[Given data]
* Start *

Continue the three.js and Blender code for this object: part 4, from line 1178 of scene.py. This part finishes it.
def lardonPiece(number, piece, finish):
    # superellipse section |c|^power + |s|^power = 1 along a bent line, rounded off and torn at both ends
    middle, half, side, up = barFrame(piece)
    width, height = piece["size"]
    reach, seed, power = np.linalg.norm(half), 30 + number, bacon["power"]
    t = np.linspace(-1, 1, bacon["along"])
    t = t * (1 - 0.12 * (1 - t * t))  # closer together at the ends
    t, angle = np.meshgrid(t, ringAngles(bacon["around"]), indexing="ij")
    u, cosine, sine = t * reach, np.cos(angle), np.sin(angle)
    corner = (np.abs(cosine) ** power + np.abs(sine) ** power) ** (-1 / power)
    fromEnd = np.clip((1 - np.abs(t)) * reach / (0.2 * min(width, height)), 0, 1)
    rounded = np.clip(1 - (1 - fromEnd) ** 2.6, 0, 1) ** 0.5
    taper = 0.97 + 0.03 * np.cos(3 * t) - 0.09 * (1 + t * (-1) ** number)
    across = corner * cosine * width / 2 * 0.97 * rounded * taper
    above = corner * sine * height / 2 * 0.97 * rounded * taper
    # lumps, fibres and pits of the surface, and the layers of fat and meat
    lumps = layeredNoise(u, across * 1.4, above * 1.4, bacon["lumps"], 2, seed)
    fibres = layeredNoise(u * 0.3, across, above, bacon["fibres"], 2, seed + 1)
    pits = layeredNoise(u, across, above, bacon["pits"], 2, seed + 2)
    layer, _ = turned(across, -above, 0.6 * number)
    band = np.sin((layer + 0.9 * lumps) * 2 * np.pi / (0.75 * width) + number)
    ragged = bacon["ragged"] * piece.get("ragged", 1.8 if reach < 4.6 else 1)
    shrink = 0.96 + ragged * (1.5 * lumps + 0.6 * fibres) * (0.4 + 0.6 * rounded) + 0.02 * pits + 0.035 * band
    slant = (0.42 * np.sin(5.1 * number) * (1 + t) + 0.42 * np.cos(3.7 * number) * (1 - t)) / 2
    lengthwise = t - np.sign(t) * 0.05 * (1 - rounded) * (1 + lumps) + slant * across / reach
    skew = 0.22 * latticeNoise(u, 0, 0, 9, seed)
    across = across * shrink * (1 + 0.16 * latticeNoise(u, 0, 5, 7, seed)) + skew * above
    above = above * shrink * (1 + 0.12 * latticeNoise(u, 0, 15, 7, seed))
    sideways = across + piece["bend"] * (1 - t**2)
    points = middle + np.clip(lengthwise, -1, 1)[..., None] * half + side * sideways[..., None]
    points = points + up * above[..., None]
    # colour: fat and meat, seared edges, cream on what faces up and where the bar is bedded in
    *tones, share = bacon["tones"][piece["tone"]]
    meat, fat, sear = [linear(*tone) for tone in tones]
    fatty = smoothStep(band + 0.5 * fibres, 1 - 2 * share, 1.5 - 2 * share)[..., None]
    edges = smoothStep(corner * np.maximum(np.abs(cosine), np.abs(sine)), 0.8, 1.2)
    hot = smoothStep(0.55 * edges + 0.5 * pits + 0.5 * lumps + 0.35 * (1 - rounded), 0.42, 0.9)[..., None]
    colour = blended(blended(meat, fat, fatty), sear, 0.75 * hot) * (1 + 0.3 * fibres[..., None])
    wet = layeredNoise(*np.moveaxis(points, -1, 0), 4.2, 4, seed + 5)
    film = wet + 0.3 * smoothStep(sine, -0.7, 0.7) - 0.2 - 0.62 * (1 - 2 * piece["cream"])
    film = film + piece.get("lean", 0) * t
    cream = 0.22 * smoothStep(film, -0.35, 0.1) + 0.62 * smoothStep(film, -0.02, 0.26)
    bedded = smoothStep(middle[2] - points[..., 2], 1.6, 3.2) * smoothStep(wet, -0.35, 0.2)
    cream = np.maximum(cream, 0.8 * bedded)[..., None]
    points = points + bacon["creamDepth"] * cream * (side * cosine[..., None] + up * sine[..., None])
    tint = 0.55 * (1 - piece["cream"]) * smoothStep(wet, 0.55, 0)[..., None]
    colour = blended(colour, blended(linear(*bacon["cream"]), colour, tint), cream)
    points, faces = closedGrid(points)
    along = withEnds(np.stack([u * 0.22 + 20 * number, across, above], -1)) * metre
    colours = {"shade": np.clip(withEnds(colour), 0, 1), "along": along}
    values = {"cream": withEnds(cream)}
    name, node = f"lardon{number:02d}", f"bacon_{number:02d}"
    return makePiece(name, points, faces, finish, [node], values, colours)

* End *
* Start *

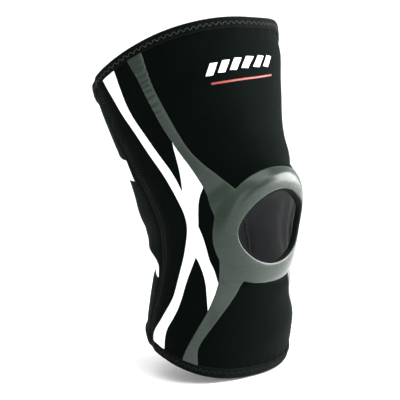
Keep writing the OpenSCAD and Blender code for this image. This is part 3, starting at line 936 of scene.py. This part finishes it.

* End *
* Start *

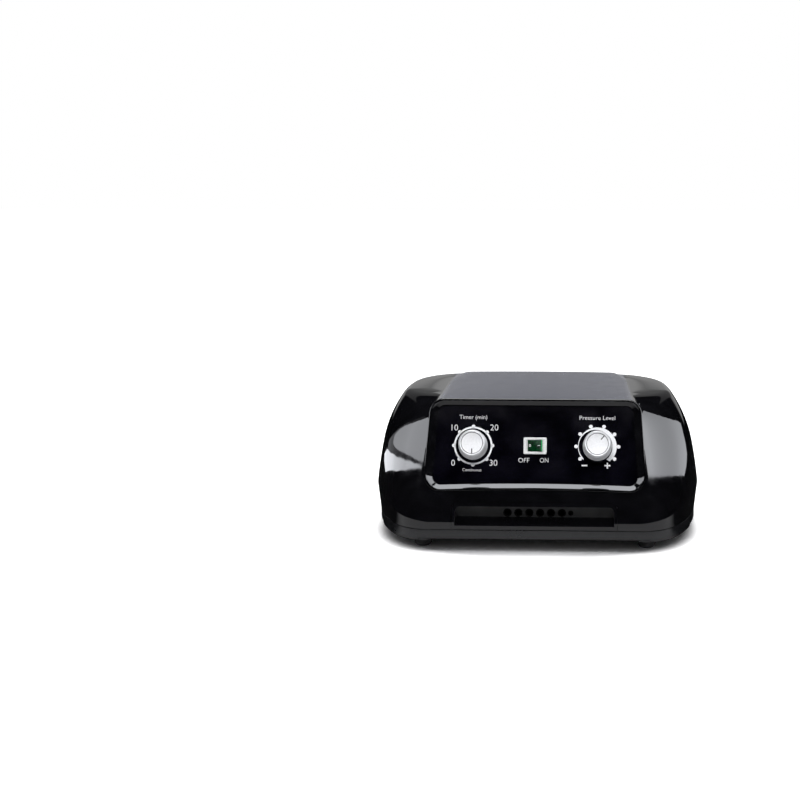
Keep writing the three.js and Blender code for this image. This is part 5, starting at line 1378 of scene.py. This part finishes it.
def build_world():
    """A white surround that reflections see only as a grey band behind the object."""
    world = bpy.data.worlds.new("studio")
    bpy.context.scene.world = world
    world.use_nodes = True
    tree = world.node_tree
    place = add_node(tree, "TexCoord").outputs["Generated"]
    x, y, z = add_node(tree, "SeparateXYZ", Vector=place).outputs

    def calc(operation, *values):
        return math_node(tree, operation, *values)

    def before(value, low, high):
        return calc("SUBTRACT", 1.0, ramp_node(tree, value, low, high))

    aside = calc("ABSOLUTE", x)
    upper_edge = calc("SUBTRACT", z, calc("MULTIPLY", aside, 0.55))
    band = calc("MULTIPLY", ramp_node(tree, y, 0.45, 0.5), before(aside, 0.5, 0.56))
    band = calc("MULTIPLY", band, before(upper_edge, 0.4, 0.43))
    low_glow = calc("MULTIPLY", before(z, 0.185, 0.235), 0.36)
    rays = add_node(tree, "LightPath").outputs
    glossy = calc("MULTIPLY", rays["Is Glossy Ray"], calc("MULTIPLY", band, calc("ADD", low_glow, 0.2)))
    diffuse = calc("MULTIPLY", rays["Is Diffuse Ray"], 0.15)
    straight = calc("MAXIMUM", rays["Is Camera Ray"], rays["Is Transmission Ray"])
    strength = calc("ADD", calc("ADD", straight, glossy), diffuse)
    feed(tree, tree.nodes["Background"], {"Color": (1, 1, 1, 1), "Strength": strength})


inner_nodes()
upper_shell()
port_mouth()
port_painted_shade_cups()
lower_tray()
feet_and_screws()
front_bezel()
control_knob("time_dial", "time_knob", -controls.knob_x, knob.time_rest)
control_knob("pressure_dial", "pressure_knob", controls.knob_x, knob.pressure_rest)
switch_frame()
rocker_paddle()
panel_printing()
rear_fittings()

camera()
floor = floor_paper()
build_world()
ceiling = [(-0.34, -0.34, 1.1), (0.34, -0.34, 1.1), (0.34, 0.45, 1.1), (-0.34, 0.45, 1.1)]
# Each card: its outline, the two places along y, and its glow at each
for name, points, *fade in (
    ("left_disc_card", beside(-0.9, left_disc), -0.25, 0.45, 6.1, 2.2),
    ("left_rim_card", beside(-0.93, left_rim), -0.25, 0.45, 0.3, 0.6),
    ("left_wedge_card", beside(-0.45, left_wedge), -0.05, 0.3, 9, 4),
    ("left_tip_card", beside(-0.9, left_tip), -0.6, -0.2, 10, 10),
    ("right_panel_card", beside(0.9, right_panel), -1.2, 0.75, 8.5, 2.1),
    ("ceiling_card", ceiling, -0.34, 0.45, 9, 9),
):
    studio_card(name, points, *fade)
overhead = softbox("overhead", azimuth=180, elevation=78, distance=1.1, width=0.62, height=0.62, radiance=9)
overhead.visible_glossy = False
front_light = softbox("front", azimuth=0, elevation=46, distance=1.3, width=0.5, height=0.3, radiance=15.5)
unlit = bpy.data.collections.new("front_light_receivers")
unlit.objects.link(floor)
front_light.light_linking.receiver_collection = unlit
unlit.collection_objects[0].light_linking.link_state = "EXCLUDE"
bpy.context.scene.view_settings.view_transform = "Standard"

* End *

[Exercise]
Nothing outside the span should appear: copy exactly from the line with "Keep writing the three.js" through the line with "rear_fittings()".

[Complete output]
Keep writing the three.js and Blender code for this image. This is part 5, starting at line 1378 of scene.py. This part finishes it.
def build_world():
    """A white surround that reflections see only as a grey band behind the object."""
    world = bpy.data.worlds.new("studio")
    bpy.context.scene.world = world
    world.use_nodes = True
    tree = world.node_tree
    place = add_node(tree, "TexCoord").outputs["Generated"]
    x, y, z = add_node(tree, "SeparateXYZ", Vector=place).outputs

    def calc(operation, *values):
        return math_node(tree, operation, *values)

    def before(value, low, high):
        return calc("SUBTRACT", 1.0, ramp_node(tree, value, low, high))

    aside = calc("ABSOLUTE", x)
    upper_edge = calc("SUBTRACT", z, calc("MULTIPLY", aside, 0.55))
    band = calc("MULTIPLY", ramp_node(tree, y, 0.45, 0.5), before(aside, 0.5, 0.56))
    band = calc("MULTIPLY", band, before(upper_edge, 0.4, 0.43))
    low_glow = calc("MULTIPLY", before(z, 0.185, 0.235), 0.36)
    rays = add_node(tree, "LightPath").outputs
    glossy = calc("MULTIPLY", rays["Is Glossy Ray"], calc("MULTIPLY", band, calc("ADD", low_glow, 0.2)))
    diffuse = calc("MULTIPLY", rays["Is Diffuse Ray"], 0.15)
    straight = calc("MAXIMUM", rays["Is Camera Ray"], rays["Is Transmission Ray"])
    strength = calc("ADD", calc("ADD", straight, glossy), diffuse)
    feed(tree, tree.nodes["Background"], {"Color": (1, 1, 1, 1), "Strength": strength})


inner_nodes()
upper_shell()
port_mouth()
port_painted_shade_cups()
lower_tray()
feet_and_screws()
front_bezel()
control_knob("time_dial", "time_knob", -controls.knob_x, knob.time_rest)
control_knob("pressure_dial", "pressure_knob", controls.knob_x, knob.pressure_rest)
switch_frame()
rocker_paddle()
panel_printing()
rear_fittings()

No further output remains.